Pero la verdadera naturaleza y la auténtica función de la música es sonar y llegar hasta los auditores y, desde este punto de vista, la inexistencia de un patrimonio musical español es casi absoluta. Y no hay un patrimonio musical español por la sencilla razón de que no hay un repertorio musical español. Y no me refiero a lo que aquí ya he tratado de la no circulación de las obras nuevas sino estrictamente a las que son ya patrimonio histórico.
No existe un repertorio español. Las únicas obras que nuestras orquestas repiten con cierta asiduidad son algunas de Falla, el Concierto de Aranjuez (que no otras de Rodrigo) y las orquestaciones de Arbós sobre Albéniz, si acaso el citado Arriaga. Ni siquiera los originales de Albéniz o Granados suben a los atriles. Nuestras orquestas aún siguen saliendo al extranjero- ¡Y nadie se sonroja ni las vitupera!- haciendo programas de música española donde lo que suena es Lalo, Debussy o Ravel, o sea música francesa si acaso, en el mejor de los casos, de ambiente español.
¿Y de verdad no hay más? Sin salir de la generación de los nacionalistas ahí tenemos a Joaquín Turina. ¿Cuántas obras suyas son de verdad repertorio en nuestras orquestas? O tomemos una obra maestra como El infierno de La Divina Comedia de Conrado del Campo. En cualquier país sería una obra de repertorio estricto y obligado por no señalar otras obras suyas. Si seguimos con la Generación de Maestros nadie podría explicar coherentemente por qué nuestras orquestas no están tocando a todas horas algunas obras de Guridi, para empezar las Diez melodías vascas. Nadie puede afirmar que ni una sola de las composiciones de Oscar Esplá formen parte del repertorio como no lo hacen las de Julio Gómez ni menos otros maestros de esas generaciones aún más postergados.
Si pasamos a la Generación del 27 ni siquiera podríamos decir que la Sinfonietta de Ernesto Halffter sea una obra que se toque con asiduidad y, por supuesto, menos lo hace el resto del catálogo del autor. Rodolfo Halffter es apenas una loa en los artículos pero no una realidad en los atriles. Lo mismo ocurre con Fernando Remacha, Salvador Bacarisse, Julián Bautista y otros de la misma época. No es de extrañar que los ingleses sigan considerando a Roberto Gerhard como propio dado el entusiasmo que mostramos por programar en España sus obras.
Y todo lo que estoy enumerando, que no es sino una pequeña muestra, no se refiere a esa tremenda música contemporánea que al parecer muerde. Me estoy refiriendo a maestros teóricamente venerados, a autores de música de lo más “normal” y generalmente gustada y celebrada.
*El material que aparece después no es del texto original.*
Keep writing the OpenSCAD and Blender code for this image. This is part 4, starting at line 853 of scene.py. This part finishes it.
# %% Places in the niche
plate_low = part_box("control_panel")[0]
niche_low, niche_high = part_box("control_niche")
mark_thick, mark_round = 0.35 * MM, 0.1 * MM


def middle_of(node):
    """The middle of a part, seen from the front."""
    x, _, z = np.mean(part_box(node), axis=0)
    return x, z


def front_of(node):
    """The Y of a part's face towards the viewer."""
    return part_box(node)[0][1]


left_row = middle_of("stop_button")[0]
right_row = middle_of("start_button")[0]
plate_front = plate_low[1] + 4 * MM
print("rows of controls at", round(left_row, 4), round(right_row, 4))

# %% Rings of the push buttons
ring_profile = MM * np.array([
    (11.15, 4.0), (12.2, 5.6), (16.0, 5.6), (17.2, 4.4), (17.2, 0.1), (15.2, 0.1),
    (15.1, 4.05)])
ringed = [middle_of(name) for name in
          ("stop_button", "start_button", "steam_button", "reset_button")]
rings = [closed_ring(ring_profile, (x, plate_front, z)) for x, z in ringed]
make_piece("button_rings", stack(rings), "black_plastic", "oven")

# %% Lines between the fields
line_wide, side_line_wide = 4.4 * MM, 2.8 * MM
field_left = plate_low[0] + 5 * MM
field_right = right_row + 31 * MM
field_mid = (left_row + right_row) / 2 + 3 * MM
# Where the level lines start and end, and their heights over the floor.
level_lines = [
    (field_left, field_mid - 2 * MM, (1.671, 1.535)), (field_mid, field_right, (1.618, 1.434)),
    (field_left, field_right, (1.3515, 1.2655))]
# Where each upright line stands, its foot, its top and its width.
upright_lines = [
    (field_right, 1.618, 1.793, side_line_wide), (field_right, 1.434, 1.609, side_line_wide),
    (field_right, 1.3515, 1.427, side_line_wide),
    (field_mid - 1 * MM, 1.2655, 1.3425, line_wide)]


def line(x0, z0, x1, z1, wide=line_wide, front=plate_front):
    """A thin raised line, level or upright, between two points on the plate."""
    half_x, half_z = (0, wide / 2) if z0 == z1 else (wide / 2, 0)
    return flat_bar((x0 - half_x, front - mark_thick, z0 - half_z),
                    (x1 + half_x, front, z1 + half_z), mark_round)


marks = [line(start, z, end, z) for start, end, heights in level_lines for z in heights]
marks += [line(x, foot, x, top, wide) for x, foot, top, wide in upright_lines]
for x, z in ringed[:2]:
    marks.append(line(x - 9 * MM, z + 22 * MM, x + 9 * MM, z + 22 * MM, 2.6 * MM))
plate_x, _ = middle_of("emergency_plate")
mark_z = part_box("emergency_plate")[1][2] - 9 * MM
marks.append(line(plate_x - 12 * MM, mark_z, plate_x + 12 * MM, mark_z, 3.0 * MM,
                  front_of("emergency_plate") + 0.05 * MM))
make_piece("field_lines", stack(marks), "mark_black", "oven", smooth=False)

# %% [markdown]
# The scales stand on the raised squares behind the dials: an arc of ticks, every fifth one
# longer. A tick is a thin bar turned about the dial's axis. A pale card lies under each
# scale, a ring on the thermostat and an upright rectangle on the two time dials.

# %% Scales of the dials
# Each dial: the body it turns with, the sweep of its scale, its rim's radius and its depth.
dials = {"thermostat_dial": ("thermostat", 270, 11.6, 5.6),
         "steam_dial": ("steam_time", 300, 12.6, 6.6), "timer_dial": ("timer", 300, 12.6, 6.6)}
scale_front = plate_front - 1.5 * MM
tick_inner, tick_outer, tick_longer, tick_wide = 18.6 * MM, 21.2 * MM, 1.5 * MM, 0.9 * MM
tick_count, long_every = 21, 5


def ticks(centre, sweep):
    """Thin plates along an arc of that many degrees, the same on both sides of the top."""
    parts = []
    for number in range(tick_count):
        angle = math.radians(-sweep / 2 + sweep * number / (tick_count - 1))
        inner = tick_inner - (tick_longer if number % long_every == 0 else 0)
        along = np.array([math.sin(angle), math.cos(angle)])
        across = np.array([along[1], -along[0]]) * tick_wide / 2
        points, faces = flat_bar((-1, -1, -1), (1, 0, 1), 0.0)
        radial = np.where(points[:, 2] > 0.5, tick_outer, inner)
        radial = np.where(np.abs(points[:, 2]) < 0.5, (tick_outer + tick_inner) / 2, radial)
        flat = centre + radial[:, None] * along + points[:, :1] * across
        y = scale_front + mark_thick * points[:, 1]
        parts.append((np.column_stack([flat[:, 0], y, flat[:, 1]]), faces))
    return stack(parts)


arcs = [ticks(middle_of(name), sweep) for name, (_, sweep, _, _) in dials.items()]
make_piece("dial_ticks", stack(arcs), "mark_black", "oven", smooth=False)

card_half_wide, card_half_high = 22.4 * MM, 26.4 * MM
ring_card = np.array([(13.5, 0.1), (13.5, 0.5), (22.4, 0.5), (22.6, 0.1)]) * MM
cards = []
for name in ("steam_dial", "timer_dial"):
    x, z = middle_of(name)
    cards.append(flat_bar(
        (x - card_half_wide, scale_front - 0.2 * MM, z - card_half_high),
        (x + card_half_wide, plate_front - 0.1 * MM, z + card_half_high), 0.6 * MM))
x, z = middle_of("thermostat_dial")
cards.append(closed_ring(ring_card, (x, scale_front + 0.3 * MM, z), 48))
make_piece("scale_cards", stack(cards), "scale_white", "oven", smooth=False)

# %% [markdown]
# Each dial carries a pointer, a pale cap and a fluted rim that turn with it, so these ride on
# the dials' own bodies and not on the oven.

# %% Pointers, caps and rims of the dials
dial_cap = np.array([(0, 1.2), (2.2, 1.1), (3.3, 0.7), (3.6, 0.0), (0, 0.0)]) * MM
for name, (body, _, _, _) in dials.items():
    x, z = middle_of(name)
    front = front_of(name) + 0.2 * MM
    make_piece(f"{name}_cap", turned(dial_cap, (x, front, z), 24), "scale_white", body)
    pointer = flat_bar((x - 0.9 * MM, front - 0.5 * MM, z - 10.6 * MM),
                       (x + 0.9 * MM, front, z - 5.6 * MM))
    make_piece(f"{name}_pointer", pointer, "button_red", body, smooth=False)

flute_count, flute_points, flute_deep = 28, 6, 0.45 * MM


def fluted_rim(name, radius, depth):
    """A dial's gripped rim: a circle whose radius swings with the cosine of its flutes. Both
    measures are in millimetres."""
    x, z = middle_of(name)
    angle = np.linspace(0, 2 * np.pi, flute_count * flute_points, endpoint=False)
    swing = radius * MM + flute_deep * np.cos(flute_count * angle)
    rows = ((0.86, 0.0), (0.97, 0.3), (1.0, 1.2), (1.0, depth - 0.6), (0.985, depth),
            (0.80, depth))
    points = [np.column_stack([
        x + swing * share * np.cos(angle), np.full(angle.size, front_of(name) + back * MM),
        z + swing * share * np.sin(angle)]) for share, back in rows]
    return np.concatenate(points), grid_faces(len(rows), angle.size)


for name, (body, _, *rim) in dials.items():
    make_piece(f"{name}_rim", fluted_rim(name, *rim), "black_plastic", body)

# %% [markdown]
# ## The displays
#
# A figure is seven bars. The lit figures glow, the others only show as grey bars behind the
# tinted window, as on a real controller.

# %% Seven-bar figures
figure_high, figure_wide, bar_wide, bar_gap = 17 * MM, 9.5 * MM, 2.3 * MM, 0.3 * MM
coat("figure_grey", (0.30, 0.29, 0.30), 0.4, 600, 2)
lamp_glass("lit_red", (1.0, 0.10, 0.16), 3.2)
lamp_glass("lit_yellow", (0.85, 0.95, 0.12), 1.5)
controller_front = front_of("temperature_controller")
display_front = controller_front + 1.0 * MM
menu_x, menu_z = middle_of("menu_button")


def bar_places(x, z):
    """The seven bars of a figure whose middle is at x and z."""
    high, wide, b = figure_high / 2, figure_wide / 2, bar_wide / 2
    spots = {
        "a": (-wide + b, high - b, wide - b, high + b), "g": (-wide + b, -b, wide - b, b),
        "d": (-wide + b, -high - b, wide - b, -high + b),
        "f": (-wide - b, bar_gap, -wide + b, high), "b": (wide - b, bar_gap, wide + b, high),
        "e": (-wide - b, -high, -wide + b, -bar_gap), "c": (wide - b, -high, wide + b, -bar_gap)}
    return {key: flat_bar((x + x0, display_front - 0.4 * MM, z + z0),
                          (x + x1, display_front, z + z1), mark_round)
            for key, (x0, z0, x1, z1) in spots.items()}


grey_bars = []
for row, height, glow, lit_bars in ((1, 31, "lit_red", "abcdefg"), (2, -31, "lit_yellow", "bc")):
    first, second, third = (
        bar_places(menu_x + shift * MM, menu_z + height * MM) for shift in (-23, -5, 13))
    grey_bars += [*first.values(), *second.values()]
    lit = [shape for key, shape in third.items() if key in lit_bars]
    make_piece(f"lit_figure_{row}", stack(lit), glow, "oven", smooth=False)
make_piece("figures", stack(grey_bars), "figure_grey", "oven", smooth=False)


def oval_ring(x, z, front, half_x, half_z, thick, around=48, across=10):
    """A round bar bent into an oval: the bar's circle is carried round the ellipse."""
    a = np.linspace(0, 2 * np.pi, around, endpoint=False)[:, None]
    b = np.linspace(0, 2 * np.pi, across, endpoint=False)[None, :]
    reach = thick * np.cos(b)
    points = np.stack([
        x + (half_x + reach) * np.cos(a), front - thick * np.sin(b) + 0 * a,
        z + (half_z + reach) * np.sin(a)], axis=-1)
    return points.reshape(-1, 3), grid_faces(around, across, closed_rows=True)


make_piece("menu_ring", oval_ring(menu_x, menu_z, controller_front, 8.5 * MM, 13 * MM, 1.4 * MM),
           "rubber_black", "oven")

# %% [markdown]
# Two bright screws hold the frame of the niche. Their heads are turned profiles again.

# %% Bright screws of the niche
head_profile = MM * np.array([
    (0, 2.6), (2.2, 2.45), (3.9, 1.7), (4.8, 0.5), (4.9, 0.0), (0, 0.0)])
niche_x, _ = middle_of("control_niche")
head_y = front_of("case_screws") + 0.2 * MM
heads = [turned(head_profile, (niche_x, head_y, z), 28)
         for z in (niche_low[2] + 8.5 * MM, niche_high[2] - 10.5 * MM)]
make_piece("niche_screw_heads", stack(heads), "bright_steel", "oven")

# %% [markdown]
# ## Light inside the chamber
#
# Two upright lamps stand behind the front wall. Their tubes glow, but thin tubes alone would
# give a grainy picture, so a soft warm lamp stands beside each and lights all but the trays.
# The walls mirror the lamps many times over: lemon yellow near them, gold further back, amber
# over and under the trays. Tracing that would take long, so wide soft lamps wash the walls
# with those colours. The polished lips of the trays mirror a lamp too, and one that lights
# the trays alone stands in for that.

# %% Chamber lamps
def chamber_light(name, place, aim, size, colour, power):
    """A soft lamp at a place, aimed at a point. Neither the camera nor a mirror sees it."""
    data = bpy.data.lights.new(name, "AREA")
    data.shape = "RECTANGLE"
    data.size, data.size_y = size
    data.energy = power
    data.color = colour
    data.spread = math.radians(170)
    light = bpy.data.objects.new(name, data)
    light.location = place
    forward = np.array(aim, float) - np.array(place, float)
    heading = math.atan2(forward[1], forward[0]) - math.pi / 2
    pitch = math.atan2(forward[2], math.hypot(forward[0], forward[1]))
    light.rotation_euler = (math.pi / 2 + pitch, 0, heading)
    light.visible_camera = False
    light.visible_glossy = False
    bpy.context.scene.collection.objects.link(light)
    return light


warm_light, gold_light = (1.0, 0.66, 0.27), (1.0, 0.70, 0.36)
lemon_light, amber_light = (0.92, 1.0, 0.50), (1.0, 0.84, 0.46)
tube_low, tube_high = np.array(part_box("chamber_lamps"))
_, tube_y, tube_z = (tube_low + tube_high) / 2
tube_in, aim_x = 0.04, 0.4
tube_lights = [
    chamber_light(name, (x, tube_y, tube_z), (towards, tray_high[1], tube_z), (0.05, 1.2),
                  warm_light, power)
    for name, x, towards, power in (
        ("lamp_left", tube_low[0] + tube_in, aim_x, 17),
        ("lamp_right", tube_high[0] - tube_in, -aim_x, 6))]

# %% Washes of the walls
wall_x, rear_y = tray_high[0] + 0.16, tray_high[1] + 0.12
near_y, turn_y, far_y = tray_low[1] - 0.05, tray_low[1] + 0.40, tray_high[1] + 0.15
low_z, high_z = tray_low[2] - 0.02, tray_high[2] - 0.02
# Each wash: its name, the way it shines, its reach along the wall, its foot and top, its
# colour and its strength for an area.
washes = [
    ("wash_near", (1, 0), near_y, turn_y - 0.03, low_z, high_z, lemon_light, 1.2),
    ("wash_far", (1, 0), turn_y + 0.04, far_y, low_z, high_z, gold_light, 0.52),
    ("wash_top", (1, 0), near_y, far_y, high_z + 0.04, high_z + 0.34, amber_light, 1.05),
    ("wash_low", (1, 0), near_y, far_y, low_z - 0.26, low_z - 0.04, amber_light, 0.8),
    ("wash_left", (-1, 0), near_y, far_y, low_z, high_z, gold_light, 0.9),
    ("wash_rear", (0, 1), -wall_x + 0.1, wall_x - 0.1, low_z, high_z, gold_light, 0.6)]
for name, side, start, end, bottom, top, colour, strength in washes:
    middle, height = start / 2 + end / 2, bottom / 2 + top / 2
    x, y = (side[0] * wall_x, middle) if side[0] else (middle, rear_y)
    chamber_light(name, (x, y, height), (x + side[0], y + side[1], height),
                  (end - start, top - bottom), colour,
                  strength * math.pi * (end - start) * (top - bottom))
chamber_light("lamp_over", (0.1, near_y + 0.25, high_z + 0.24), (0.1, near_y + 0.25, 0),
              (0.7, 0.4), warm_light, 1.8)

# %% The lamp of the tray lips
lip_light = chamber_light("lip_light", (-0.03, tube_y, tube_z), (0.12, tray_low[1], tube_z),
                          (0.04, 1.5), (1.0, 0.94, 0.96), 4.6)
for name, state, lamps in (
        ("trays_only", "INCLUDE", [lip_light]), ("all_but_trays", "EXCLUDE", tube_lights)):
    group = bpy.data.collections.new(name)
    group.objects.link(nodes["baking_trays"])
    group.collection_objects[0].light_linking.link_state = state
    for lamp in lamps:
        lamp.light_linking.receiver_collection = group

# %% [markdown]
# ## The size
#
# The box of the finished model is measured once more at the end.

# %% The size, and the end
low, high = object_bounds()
Si salimos de la orquesta no se piense que el panorama es mejor. Ya hemos hablado en otra ocasión de la música coral, y no es cuestión de repetirse, pero si nos vamos, por ejemplo, al piano, nos encontraremos con que el repertorio español se reduce a un puñado de sonatas de Soler, la Iberia y poco más de Albéniz, ciertos Granados y un par de obras de Falla. Si acaso alguna pincelada de Mompou. Sin embargo, la literatura pianística española tanto antigua como moderna es vastísima, desde luego mucho más que la orquestal, y, pese a quien pese, de gran calidad. Bien es cierto que, salvo lo citado, apenas si se enseña en los conservatorios pero parece que tampoco los pianistas desarrollan una gran imaginación a la hora de conocer cosas. Otros instrumentos o hasta el mismo canto nos arrojarían el mismo panorama. Y de la ópera ni, hablemos, casi nadie conoce en España la importancia de un Albéniz en este campo e incluso nuestros teatros han pasado olímpicamente de él en su centenario. Así que ¿para qué hablar de otros?
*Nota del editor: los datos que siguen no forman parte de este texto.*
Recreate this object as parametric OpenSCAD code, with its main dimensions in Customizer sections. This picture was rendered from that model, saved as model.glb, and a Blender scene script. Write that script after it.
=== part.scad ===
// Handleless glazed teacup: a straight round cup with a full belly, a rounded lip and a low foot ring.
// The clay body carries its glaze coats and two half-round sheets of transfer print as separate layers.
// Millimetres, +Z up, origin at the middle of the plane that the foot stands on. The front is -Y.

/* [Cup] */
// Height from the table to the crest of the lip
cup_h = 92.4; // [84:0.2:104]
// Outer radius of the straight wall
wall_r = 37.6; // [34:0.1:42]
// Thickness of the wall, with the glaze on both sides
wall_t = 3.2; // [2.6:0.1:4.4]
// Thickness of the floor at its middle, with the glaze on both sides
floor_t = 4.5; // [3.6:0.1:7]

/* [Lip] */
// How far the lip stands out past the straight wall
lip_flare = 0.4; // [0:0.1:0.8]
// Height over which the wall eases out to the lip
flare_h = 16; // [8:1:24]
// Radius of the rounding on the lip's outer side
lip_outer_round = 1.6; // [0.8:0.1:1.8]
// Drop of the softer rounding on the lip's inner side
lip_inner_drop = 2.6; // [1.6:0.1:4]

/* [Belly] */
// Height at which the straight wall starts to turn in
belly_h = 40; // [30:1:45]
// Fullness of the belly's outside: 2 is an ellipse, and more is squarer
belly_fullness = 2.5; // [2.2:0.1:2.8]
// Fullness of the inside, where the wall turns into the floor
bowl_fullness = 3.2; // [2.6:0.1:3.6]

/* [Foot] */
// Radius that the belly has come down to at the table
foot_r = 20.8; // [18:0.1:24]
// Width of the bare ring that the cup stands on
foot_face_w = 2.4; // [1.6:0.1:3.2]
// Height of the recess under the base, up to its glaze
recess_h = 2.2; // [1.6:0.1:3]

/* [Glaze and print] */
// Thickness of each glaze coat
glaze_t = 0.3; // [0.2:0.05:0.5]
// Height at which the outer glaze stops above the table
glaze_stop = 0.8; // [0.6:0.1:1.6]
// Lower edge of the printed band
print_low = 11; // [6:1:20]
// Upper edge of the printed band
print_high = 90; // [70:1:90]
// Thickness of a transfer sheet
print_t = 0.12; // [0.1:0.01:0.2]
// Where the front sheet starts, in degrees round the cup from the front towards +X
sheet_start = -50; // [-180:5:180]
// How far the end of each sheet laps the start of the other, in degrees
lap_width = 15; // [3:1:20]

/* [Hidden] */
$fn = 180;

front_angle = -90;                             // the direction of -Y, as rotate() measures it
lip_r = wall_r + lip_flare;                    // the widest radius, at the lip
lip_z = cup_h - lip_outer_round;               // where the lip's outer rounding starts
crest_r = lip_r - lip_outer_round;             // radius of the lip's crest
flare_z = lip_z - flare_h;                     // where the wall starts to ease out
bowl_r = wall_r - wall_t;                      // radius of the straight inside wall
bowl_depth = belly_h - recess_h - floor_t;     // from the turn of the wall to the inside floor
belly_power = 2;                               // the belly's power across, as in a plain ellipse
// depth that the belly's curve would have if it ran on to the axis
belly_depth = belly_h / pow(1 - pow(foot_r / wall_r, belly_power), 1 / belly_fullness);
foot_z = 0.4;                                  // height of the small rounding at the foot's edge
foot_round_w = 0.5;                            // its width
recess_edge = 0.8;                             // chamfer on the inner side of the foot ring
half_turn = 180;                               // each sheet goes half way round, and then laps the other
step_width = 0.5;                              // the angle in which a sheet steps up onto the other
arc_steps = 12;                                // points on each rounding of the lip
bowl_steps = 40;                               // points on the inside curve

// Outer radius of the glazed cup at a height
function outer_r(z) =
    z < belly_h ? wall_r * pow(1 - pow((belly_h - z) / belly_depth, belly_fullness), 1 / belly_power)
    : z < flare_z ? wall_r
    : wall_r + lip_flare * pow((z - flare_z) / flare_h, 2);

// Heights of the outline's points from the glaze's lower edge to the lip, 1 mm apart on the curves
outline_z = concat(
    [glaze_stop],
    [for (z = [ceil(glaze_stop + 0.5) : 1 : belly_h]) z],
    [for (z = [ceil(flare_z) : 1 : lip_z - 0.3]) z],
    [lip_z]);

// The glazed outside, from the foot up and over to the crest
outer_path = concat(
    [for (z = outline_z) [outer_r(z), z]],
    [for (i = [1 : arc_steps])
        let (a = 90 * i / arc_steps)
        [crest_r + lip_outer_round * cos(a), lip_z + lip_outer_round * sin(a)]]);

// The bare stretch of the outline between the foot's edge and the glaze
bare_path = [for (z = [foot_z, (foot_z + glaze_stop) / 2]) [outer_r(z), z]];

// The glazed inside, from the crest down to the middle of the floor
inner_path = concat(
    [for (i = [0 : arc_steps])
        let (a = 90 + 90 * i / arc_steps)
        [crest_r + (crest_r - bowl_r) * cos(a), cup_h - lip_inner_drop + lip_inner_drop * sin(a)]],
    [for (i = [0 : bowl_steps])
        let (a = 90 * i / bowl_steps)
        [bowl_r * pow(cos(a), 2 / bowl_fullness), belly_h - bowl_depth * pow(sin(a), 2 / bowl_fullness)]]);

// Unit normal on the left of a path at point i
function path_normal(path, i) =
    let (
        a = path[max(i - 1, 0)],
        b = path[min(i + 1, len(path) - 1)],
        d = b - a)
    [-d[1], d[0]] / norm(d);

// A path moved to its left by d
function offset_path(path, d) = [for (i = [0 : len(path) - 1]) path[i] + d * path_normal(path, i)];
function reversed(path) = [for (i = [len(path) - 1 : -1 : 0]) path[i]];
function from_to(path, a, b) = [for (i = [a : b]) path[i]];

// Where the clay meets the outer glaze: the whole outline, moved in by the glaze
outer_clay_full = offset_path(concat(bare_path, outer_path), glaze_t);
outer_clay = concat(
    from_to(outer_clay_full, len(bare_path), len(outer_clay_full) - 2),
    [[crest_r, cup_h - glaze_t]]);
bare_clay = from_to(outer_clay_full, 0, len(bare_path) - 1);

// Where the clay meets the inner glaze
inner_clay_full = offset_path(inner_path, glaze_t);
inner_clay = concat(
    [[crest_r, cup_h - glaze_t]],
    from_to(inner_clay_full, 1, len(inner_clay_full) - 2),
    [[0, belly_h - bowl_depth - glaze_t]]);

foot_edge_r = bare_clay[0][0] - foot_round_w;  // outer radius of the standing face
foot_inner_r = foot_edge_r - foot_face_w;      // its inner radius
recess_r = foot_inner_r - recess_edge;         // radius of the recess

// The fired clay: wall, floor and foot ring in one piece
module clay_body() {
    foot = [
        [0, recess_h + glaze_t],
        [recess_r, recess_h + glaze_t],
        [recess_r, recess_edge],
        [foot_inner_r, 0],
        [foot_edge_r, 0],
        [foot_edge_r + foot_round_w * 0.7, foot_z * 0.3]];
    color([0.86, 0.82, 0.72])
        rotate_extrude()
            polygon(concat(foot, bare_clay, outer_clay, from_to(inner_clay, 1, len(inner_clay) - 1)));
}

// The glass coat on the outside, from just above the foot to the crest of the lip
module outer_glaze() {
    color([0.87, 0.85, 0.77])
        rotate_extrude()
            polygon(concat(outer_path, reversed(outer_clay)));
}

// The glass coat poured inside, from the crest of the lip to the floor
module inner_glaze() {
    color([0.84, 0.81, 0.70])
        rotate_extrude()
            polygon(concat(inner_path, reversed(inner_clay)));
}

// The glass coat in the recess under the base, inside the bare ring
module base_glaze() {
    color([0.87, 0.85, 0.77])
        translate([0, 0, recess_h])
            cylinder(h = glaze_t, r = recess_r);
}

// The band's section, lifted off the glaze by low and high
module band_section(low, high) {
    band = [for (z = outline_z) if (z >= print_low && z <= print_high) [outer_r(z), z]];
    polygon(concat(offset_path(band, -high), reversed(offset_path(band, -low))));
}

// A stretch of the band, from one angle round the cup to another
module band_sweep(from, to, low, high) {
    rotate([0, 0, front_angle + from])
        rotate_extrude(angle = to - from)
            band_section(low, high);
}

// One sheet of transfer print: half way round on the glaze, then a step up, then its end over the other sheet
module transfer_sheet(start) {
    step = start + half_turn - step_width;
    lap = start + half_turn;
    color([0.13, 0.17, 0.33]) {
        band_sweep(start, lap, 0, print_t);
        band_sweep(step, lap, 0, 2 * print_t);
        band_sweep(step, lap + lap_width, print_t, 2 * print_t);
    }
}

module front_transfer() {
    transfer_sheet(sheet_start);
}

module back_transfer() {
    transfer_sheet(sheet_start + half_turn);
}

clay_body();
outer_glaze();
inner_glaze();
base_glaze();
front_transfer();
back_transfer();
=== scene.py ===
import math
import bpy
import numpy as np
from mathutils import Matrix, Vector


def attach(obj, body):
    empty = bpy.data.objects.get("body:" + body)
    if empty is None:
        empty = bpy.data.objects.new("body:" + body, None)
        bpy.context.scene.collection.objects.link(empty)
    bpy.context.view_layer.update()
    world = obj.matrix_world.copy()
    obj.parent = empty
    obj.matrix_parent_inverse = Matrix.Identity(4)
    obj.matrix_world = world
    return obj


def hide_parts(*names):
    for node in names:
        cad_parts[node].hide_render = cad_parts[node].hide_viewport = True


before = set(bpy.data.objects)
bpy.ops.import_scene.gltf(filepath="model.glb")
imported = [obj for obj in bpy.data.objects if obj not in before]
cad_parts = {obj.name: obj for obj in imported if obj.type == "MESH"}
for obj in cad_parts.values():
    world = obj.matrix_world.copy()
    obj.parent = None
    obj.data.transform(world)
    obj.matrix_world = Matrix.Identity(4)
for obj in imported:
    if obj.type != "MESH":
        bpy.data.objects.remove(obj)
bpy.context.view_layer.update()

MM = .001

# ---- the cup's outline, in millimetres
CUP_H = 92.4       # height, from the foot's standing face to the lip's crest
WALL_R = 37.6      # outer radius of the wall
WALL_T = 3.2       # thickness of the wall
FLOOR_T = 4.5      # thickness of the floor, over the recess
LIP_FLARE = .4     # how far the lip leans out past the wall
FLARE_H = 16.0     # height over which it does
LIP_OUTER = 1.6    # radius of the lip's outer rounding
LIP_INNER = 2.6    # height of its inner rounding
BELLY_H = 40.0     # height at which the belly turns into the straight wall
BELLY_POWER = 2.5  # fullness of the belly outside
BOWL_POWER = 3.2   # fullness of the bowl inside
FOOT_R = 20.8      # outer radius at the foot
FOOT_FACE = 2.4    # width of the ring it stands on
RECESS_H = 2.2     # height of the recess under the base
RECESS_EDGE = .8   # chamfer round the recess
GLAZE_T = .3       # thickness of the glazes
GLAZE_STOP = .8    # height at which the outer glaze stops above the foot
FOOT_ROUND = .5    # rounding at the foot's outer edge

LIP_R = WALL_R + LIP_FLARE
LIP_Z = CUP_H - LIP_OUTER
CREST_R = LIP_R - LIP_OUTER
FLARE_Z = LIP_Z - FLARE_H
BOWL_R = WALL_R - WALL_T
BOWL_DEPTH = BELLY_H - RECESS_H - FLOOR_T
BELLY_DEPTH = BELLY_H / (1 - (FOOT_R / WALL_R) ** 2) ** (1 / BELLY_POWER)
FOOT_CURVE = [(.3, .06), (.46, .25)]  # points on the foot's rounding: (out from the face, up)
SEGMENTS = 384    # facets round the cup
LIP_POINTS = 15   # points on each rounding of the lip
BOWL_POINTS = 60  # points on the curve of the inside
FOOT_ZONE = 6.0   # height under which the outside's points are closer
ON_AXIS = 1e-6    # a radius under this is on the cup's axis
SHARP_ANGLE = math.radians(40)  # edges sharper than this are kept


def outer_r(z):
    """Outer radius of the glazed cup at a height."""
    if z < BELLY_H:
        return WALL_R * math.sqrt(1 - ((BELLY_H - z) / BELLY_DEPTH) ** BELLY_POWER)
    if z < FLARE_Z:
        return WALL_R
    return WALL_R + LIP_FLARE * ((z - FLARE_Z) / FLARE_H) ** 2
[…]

El panorama no puede ser más concluyente. No existe un repertorio español y por consiguiente no podemos hablar de un patrimonio musical español, al menos en su realización sonora. Pero el trabajo de los musicólogos y de algunos expertos nos alertan sobre lo contrario: el patrimonio musical español no sólo es rico sino que merece la pena. ¿Qué ocurre entonces? Quizá que somos un país de suicidas que no podremos acrecentar el patrimonio futuro porque ni siquiera somos capaces de valorar, cultivar y poner en su justo término el del pasado. De esa manera no podemos exigir que nuestra música sea apreciada fuera simplemente porque ni siquiera aquí la apreciamos.
¿De quién es la culpa? De todos, directores, solistas, enseñantes, gestores, público y, a la cabeza de todo, las autoridades que para eso se supone que están. Y, en el fondo, el hecho de que para la cultura española la música no forme parte de ella.